■ **The task**
Print exactly the part opening with the line containing "obj.matrix_world = Matrix.Identity(4)" and closing with the line containing "return [np.array(corner, float)", with both of those lines included.

■ **Data section**
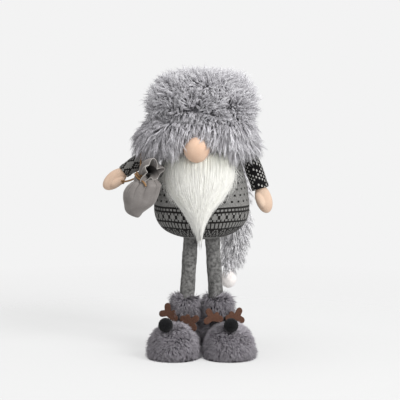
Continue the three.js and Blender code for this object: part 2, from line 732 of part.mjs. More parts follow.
// A ring square to a curve, with its own widths across and from front to back.
function ringOn(curve, t, across, deep, count) {
  const centre = curve.getPointAt(t);
  const along = curve.getTangentAt(t);
  const sideways = point(0, 1, 0).cross(along).normalize();
  return ringOf(count, (a) =>
    centre.clone().addScaledVector(sideways, across * Math.cos(a)).add(point(0, deep * Math.sin(a), 0)),
  );
}

function sleeve(side, bend, endRadius) {
  const line = armLine(side, bend);
  const hem = 1 - SLEEVE_HEM_LENGTH / SLEEVE_LENGTH;
  const step = SLEEVE_HEM_STEP;
  const stations = [[0.12, 0], [0.35, 0], [0.6, 0], [hem - 0.02, 0], [hem + 0.02, step], [1, step]];
  const rings = stations.map(([t, over]) => {
    const swell = SLEEVE_SWELL * Math.sin(Math.PI * t);
    const radius = THREE.MathUtils.lerp(SLEEVE_SHOULDER_RADIUS, endRadius - step, t) + swell + over;
    return ringOn(line, t, radius, radius, 16);
  });
  const shoulder = new THREE.SphereGeometry(SLEEVE_SHOULDER_RADIUS, 16, 10).rotateX(Math.PI / 2);
  const full = join(skin(withEnds(rings)), shoulder);
  return cut(full, wristPlug(side, bend, SEAT), armWire(side, bend, SEAT));
}

// The stub of the hand that is sewn into the sleeve's open end, before it is put there.
const wristStub = (grow = 0) => cylinder(WRIST_RADIUS + grow, -WRIST_IN_HAND, WRIST_DEPTH + grow, 14);

function wristPlug(side, bend, grow = 0) {
  return atSleeveEnd(side, bend, wristStub(grow));
}

// Puts a form whose -Z runs on from the sleeve at the sleeve's end.
function atSleeveEnd(side, bend, geometry) {
  return geometry.rotateY(side * radians(bend)).translate(0, 0, -SLEEVE_LENGTH);
}

function armWire(side, bend, grow = 0) {
  const line = armLine(side, bend);
  const wrist = line.getPointAt(1);
  const intoHand = point(0, 0, -1).applyAxisAngle(point(0, 1, 0), side * radians(bend));
  const stations = [0.05, 0.35, 0.7, 1].map((t) => line.getPointAt(t));
  stations[0].addScaledVector(line.getTangentAt(0), -grow);
  stations.push(wrist.clone().addScaledVector(intoHand, HAND_LENGTH / 2 + grow));
  return tube(new THREE.CatmullRomCurve3(stations), ARM_WIRE_RADIUS + grow, 8, 10);
}

// Mitten: a stuffed paddle with a thumb that lies over the palm, in front of its inner edge.
function hand(side, bend) {
  const full = HAND_LENGTH + HAND_END_LOST;
  const paddle = ellipsoid(HAND_WIDTH, HAND_DEPTH, full, point(0, 0, full / 2 - HAND_LENGTH), 16, 12);
  const stand = HAND_DEPTH / 2 - THUMB_RADIUS * 0.35;
  const thumb = new THREE.SphereGeometry(1, 10, 8)
    .rotateX(Math.PI / 2)
    .scale(THUMB_RADIUS, THUMB_RADIUS, THUMB_LENGTH / 2)
    .rotateY(side * radians(-10))
    .translate(0, -stand, -HAND_LENGTH * 0.42)
    .rotateZ(-side * radians(THUMB_TURN));
  const open = join(cut(paddle, above(-SEAT)), thumb, wristStub());
  return cut(atSleeveEnd(side, bend, open), armWire(side, bend, SEAT));
}

// Sack, in its own frame: the origin is the middle of its neck. The cloth runs from the flat bottom up
// through the neck, flares into the open mouth and returns inside it.
function sack() {
  const neck = SACK_NECK_RADIUS;
  const flat = SACK_DEPTH / SACK_WIDTH;
  // Height above the neck, shift to the side, radius, flatness, depth of pleats, share of the tilt.
  const pouch = [
    ...POUCH_RINGS.map(([down, x, wide, pleat, tilt]) => {
      const roundness = THREE.MathUtils.lerp(flat, 1, tilt);
      return [-SACK_DROP * down, x, (SACK_WIDTH / 2) * wide, roundness, pleat, tilt];
    }),
    [-NECK_BELOW, 0, neck, 1, 0.03, 1],
    [NECK_ABOVE, 0, neck, 1, 0.03, 1],
  ];
  // The mouth leans over from the neck. Share of its line, radius and depth of folds, out and back in.
  const wide = SACK_MOUTH_RADIUS;
  const mouth = [
    [0.22, neck * 1.45, 0.05],
    [0.5, wide * 0.6, 0.14],
    [0.78, wide * 0.86, 0.26],
    [1.0, wide, 0.34],
    [0.97, wide - SACK_CLOTH, 0.35],
    [0.76, wide * 0.86 - SACK_CLOTH, 0.27],
    [0.5, wide * 0.56 - SACK_CLOTH, 0.12],
    [0.32, neck * 0.6, 0],
  ];
  const long = SACK_MOUTH_LENGTH;
  const lean = new THREE.CubicBezierCurve3(
    point(0, 0, NECK_ABOVE),
    point(0, -0.5, long * 0.43),
    point(long * 0.18, -4, long * 0.64),
    point(long * 0.41, -11.6, long),
  );
  const tilted = (place, share) => place.applyAxisAngle(point(0, 1, 0), radians(NECK_TILT) * share);
  const around = 36;
  const rings = pouch.map(([z, x, radius, deep, pleat, tilt]) =>
    ringOf(around, (a) => {
      const gathered = radius * (1 + pleat * Math.cos(SACK_PLEATS * a));
      return tilted(point(x + gathered * Math.cos(a), gathered * deep * Math.sin(a), z), tilt);
    }),
  );
  for (const [t, radius, fold] of mouth) {
    const centre = lean.getPoint(t);
    const along = lean.getTangent(t);
    const sideways = point(0, 1, 0).cross(along).normalize();
    const forward = along.clone().cross(sideways);
    rings.push(
      ringOf(around, (a) => {
        const folded = radius * (1 + fold * Math.cos(MOUTH_FOLDS * a + radians(MOUTH_FOLD_TURN)));
        const rim = centre.clone().addScaledVector(sideways, folded * Math.cos(a));
        return tilted(rim.addScaledVector(forward, folded * Math.sin(a)), 1);
      }),
    );
  }
  return skin(withEnds(rings));
}

// The twine wound round the tilted neck, one unbroken tube that ends in a short tail hanging in front.
function windingLine() {
  const radius = SACK_NECK_RADIUS * 1.05 + SEAT + TWINE_DIAMETER / 2;
  const perTurn = 16;
  const count = perTurn * WINDING_TURNS;
  const height = WINDING_PITCH * WINDING_TURNS;
  const points = Array.from({ length: count + 1 }, (_, i) => {
    const a = -Math.PI / 2 + (2 * Math.PI * i) / perTurn;
    const z = NECK_ABOVE - TWINE_DIAMETER / 2 - (height * i) / count;
    const upright = point(radius * Math.cos(a), radius * Math.sin(a), z);
    return upright.applyAxisAngle(point(0, 1, 0), radians(NECK_TILT));
  });
  const last = points.at(-1);
  return [...points, ...WINDING_TAIL.map(([x, y, z]) => point(last.x + x, last.y + y, last.z + z))];
}

// The least distance between stretches of the winding that are not neighbours, less one diameter.
function leastGap(points) {
  let least = Infinity;
  points.forEach((p, i) =>
    points.slice(i + 8).forEach((q) => {
      least = Math.min(least, p.distanceTo(q) - TWINE_DIAMETER);
    }),
  );
  return least;
}

function neckWinding() {
  const points = windingLine();
  console.log("neck winding, least gap to itself:", leastGap(points).toFixed(2), "mm");
  return tube(new THREE.CatmullRomCurve3(points), TWINE_DIAMETER / 2, 6, points.length);
}

// The twine sling, in the gnome's frame with heights above the body's underside. It starts on the sleeve
// at the shoulder, runs down behind the sack's neck and on to the hand.
const SLING_ROUTE = [
  [-101.8, 5, 148.4],
  [-101.9, 1, 149.9],
  [-102, -3, 150.2],
  [-102, -8, 149],
  [-102, -14.2, 144.6],
  [-102, -22, 137.8],
  [-102, -30, 130.8],
  [-102, -38, 123.6],
  [-101.9, -43.6, 118.2],
  [-101.9, -47.2, 114.4],
  [-103.8, -48.8, 111],
  [-108.2, -47.2, 108],
  [-113.6, -42.6, 105.2],
  [-119, -36.4, 102.6],
  [-124.4, -29.8, 100.6],
  [-130, -23.6, 99.2],
];

// The knot that ties the sling to the palm.
const KNOT_PLACE = [-132.6, -20.9, 98.6];

function handKnot() {
  const [x, y, z] = KNOT_PLACE;
  return ellipsoid(KNOT_WIDTH, KNOT_WIDTH * 0.8, KNOT_WIDTH, point(x, y, z + bodyBottom), 14, 10);
}

function slingLine() {
  return new THREE.CatmullRomCurve3(SLING_ROUTE.map(([x, y, z]) => point(x, y, z + bodyBottom)));
}

function build() {
  const gnome = new THREE.Group();
  const add = (parent, ...pieces) => parent.add(...pieces);

  add(
    gnome,
    piece("torso", bodyShell(), COLOURS.bodyKnit),
    piece("hip_board", hipBoard(), COLOURS.board, 0.7),
    piece("nose", nose(), COLOURS.nose, 0.8),
    piece("beard", beard(), COLOURS.beard, 0.7),
    piece("hat_crown", hatCrown(), COLOURS.hatFur),
    piece("hat_filling", hatFilling(), COLOURS.filling),
    piece("hat_roll", hatRoll(), COLOURS.hatFur),
    piece("hat_tail", hatTail(), COLOURS.hatFur),
  );

  const ball = piece("tail_ball", tailBall(), COLOURS.ball);
  ball.position.copy(tailTip).add(point(0, 0, -SEAT - BALL_THREAD_RADIUS));
  add(gnome, ball);

  for (const [side, name] of [[-1, "right"], [1, "left"]]) {
    add(
      gnome,
      piece(`${name}_leg`, legSleeve(side), COLOURS.legKnit),
      piece(`${name}_leg_rod`, legRod(side), COLOURS.steel, 0.4, 0.9),
    );
    const right = side < 0;
    const outerRise = right ? RIGHT_OUTER_ANTLER_RISE : LEFT_OUTER_ANTLER_RISE;
    const innerRise = right ? RIGHT_INNER_ANTLER_RISE : LEFT_INNER_ANTLER_RISE;
    const pompomTurn = right ? RIGHT_POMPOM_TURN : LEFT_POMPOM_TURN;
    const boot = new THREE.Group();
    boot.position.set((side * ANKLE_SPACING) / 2, 0, 0);
    boot.rotation.z = side * radians(BOOT_SPLAY);
    add(
      boot,
      piece(`${name}_boot_sole`, bootSole(), COLOURS.sole, 0.8),
      piece(`${name}_boot_upper`, bootUpper(), COLOURS.bootFur),
      piece(`${name}_boot_roll`, ankleRoll(side), COLOURS.bootFur),
      piece(`${name}_boot_pellet_bag`, pelletBag(), COLOURS.sand),
      piece(`${name}_boot_pompom`, bootPompom(pompomTurn), COLOURS.pompom),
      piece(`${name}_boot_outer_antler`, antler(side, side, outerRise), COLOURS.felt),
      piece(`${name}_boot_inner_antler`, antler(side, -side, innerRise), COLOURS.felt),
    );
    add(gnome, boot);

    const droop = right ? RIGHT_ARM_DROOP : LEFT_ARM_DROOP;
    const bend = right ? RIGHT_ARM_BEND : LEFT_ARM_BEND;
    const endRadius = right ? RIGHT_SLEEVE_END_RADIUS : LEFT_SLEEVE_END_RADIUS;
    const arm = new THREE.Group();
    arm.position.set(side * (SHOULDER_RADIUS + SEAT + SLEEVE_SHOULDER_RADIUS), 0, shoulderZ);
    arm.rotation.set(-radians(ARM_FORWARD_LEAN), -side * radians(90 - droop), 0, "YXZ");
    add(
      arm,
      piece(`${name}_sleeve`, sleeve(side, bend, endRadius), COLOURS.bodyKnit),
      piece(`${name}_hand`, hand(side, bend), COLOURS.skin, 0.85),
      piece(`${name}_arm_wire`, armWire(side, bend), COLOURS.steel, 0.4, 0.9),
    );
    add(gnome, arm);
  }

  const load = new THREE.Group();
  load.position.set(NECK_PLACE[0], NECK_PLACE[1], NECK_PLACE[2] + bodyBottom);
  add(load, piece("sack", sack(), COLOURS.velvet), piece("neck_winding", neckWinding(), COLOURS.twine));
  add(gnome, load);
  add(
    gnome,
    piece("twine_sling", tube(slingLine(), TWINE_DIAMETER / 2, 8, 34), COLOURS.twine),
    piece("hand_knot", handKnot(), COLOURS.twine),
  );

  const outline = new THREE.Box3().setFromObject(gnome, true);
  const middle = outline.getCenter(point(0, 0, 0));
  gnome.position.set(-middle.x, -middle.y, -outline.min.z);
  return gnome;
}

const root = new THREE.Group();
root.add(build());

export default root;
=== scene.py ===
# %% [markdown]
# # A Christmas gnome in fur, knit and velvet
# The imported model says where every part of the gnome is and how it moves. This lesson gives those
# parts their real surfaces: long wavy fur, a straight beard, patterned knit, velvet, felt and twine.
# We load the model first and keep its box, because the finish may not change the object's size.

import bpy
import numpy as np
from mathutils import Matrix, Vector


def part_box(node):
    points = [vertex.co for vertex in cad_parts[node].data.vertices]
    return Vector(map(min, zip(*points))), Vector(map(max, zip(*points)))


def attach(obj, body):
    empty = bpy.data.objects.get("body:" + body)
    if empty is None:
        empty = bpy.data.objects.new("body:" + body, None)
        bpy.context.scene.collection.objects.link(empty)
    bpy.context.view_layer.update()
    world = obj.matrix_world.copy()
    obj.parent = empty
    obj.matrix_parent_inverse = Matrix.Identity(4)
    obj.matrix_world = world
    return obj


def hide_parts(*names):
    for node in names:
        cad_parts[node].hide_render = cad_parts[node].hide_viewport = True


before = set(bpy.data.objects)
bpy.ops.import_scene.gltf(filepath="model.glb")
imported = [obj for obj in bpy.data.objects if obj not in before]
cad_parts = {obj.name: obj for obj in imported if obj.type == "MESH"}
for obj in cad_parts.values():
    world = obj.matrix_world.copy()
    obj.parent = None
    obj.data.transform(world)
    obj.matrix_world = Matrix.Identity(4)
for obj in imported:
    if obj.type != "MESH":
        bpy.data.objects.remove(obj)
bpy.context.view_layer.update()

# %% [markdown]
# ## Sizes that the whole scene shares
# The body is a turned form, so the middle of its box is the gnome's upright axis. Most pieces are
# placed from that axis and from the body's underside. Lengths are metres, and MM turns a
# millimetre into one.

# %% The upright axis and the main heights
MM = 0.001


def corners_of(node):
    """Lowest and highest corner of a node, as two arrays."""
    return [np.array(corner, float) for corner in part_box(node)]


torso_low, torso_high = corners_of("torso")
AXIS = np.array([*((torso_low + torso_high) / 2)[:2], 0.0])
BODY_BOTTOM = torso_low[2]
BODY_HEIGHT = torso_high[2] - torso_low[2]
BELLY_RADIUS = (torso_high[0] - torso_low[0]) / 2
CREASE_RISE = 196 * MM
CREASE_Z = BODY_BOTTOM + CREASE_RISE
print("axis", AXIS.round(4), "underside", round(BODY_BOTTOM, 4), "belly", round(BELLY_RADIUS, 4))

# %% [markdown]
# ## Camera
# The photograph was taken from a little above the gnome's middle with a long lens. The lens follows
# from the distance and from the width of what the frame shows at the gnome.

# %% Camera
CAMERA_DISTANCE = 2.4
CAMERA_RISE = np.radians(5)
FRAME_WIDTH = 0.6824
AIM_SIDE = -2.6 * MM
AIM_HEIGHT = 264 * MM
SENSOR = 36.0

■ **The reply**
    obj.matrix_world = Matrix.Identity(4)
for obj in imported:
    if obj.type != "MESH":
        bpy.data.objects.remove(obj)
bpy.context.view_layer.update()

# %% [markdown]
# ## Sizes that the whole scene shares
# The body is a turned form, so the middle of its box is the gnome's upright axis. Most pieces are
# placed from that axis and from the body's underside. Lengths are metres, and MM turns a
# millimetre into one.

# %% The upright axis and the main heights
MM = 0.001


def corners_of(node):
    """Lowest and highest corner of a node, as two arrays."""
    return [np.array(corner, float) for corner in part_box(node)]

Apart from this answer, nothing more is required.